I used to live at 55th and Dorchester, and Bill Ayers was more than "some guy in the neighborhood". Everyone knew damn well who he was. He was a domestic terrorist who got off from a murder rap on a technicality who proclaimed "guilty as hell, free as a bird...what a country". For all of his attempts at rehabilitation by becoming an academic, he still hasn't repented for his past actions.
But if it makes people feel better to give themselves a reason not to vote for Obama, that he's a "socialist" or a "marxist" or a "America hating liberal/terrorist/muslim", whatever. It just seems to be kind of a dumb stance to make.
How is his political ideology a "dumb stance to make"? I can't think of a more important reason to vote for or against someone for President than their ideology.
How is he hiding? We're in the 21st century. Google is one the best search engines there is (actually, it's not, but that's besides the point). If we can find stuff about how McCain gave money to Khalidi almost 20 years ago, and find it easily I might add, we could also find these "links" that you and the others are convinced are sure to exist.
I guess that's why Charlie Rose and Tom Brokaw--two people who have spent a lot more time and effort than the average voter trying to get to know Sen. Obama--both admitted they really don't know who he is or what is his worldview.

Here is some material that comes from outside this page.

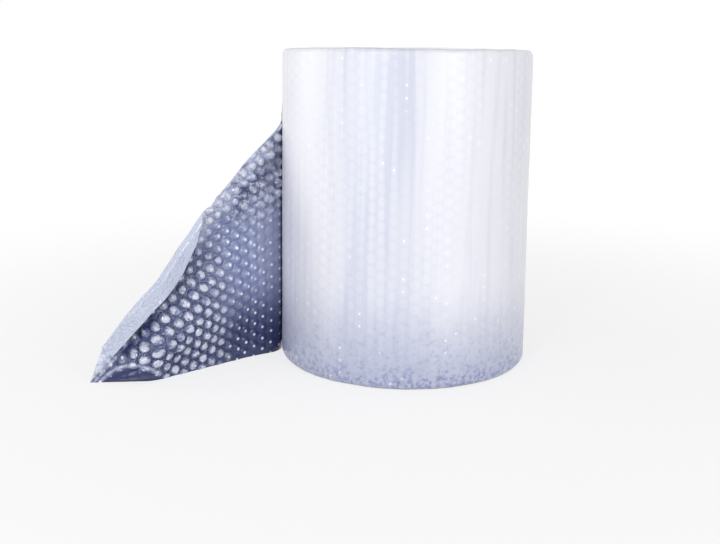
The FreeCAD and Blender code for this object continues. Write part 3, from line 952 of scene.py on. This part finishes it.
class FILM_OT_stage(bpy.types.Operator):
    """Sets the floor, the lamps, the sky and the camera"""

    bl_idname = "film_roll.stage"
    bl_label = "Stage"

    def execute(self, context):
        stage = context.scene.film_stage
        for item in context.selected_objects:
            item.select_set(False)
        bpy.ops.mesh.primitive_circle_add(vertices=96, radius=6.0, fill_type="NGON", location=(0, 0, -0.0002))
        floor = context.active_object
        floor.name = "floor"
        floor.data.materials.append(floor_material(stage))
        tall_lamp("key", (1.25, -1.60, 0.75), (0, 0, 0.15), 0.5, 1.3, stage.key)
        tall_lamp("glint", (-0.75, -1.70, 1.15), (-0.1, 0, 0.12), 0.16, 0.16, stage.glint)
        tall_lamp("side", (-1.9, 0.25, 0.6), (0, 0, 0.15), 0.6, 1.2, stage.side)
        tall_lamp("front", (-1.05, -1.70, 0.50), (-0.05, 0, 0.15), 0.7, 1.0, stage.front)
        world = bpy.data.worlds.new("even sky")
        context.scene.world = world
        world.use_nodes = True
        tree = world.node_tree
        tree.nodes.clear()
        rays = tree.nodes.new("ShaderNodeLightPath")
        even = tree.nodes.new("ShaderNodeBackground")
        even.inputs["Color"].default_value = (0.97, 0.98, 1.0, 1)
        even.inputs["Strength"].default_value = stage.sky
        white = tree.nodes.new("ShaderNodeBackground")
        white.inputs["Color"].default_value = (1, 1, 1, 1)
        seen = tree.nodes.new("ShaderNodeMath")
        seen.operation = "MAXIMUM"
        also = tree.nodes.new("ShaderNodeMath")
        also.operation = "MAXIMUM"
        tree.links.new(rays.outputs["Is Camera Ray"], seen.inputs[0])
        tree.links.new(rays.outputs["Is Glossy Ray"], seen.inputs[1])
        tree.links.new(seen.outputs[0], also.inputs[0])
        tree.links.new(rays.outputs["Is Transmission Ray"], also.inputs[1])
        choose = tree.nodes.new("ShaderNodeMixShader")
        out = tree.nodes.new("ShaderNodeOutputWorld")
        tree.links.new(also.outputs[0], choose.inputs[0])
        tree.links.new(even.outputs[0], choose.inputs[1])
        tree.links.new(white.outputs[0], choose.inputs[2])
        tree.links.new(choose.outputs[0], out.inputs[0])
        context.scene.view_settings.view_transform = "Standard"

        data = bpy.data.cameras.new("camera")
        data.lens = 44.64
        data.shift_y = -0.125
        camera = bpy.data.objects.new("camera", data)
        context.scene.collection.objects.link(camera)
        camera.matrix_world = (
            Matrix.Translation((-0.04334, -0.88119, 0.28099))
            @ Matrix.Rotation(math.pi / 2 - 0.12474, 4, "X")
            @ Matrix.Rotation(0.01129, 4, "Z")
        )
        context.scene.camera = camera
        return {"FINISHED"}


class FILM_PT_panel(bpy.types.Panel):
    """Lists the steps that build the roll"""

    bl_idname = "FILM_PT_panel"
    bl_label = "Film roll"
    bl_space_type = "VIEW_3D"
    bl_region_type = "UI"
    bl_category = "Film roll"

    def draw(self, context):
        for step in STEPS_IN_ORDER:
            self.layout.operator(step)
        for group in (context.scene.film_sizes, context.scene.film_colours, context.scene.film_stage):
            for name in group.__annotations__:
                self.layout.prop(group, name)


STEPS_IN_ORDER = ("film_roll.wound_turns", "film_roll.loose_end", "film_roll.stage")
CLASSES = (
    FilmSizes, FilmColours, StageSettings,
    FILM_OT_wound_turns, FILM_OT_loose_end, FILM_OT_stage, FILM_PT_panel,
)


def register():
    for item in CLASSES:
        bpy.utils.register_class(item)
    bpy.types.Scene.film_sizes = PointerProperty(type=FilmSizes)
    bpy.types.Scene.film_colours = PointerProperty(type=FilmColours)
    bpy.types.Scene.film_stage = PointerProperty(type=StageSettings)


def unregister():
    for name in ("film_sizes", "film_colours", "film_stage"):
        delattr(bpy.types.Scene, name)
    for item in reversed(CLASSES):
        bpy.utils.unregister_class(item)


def main():
    register()
    bpy.ops.film_roll.wound_turns()
    bpy.ops.film_roll.loose_end()
    bpy.ops.film_roll.stage()


if __name__ == "__main__":
    main()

Not everything is in print. Not everything is available for public consumption. At some point in time, you have to discuss what changed you, what made you the person you are, what your vision is beyond "hope" and "change". He'll say one thing to the Palestinians and another to the Israelis. He'll say one thing to people in Pennsylvania, and then say something different to people in San Francisco. We don't know what he really thinks. However, it seems the more we hear when he lets his guard down, the more radical the vision becomes.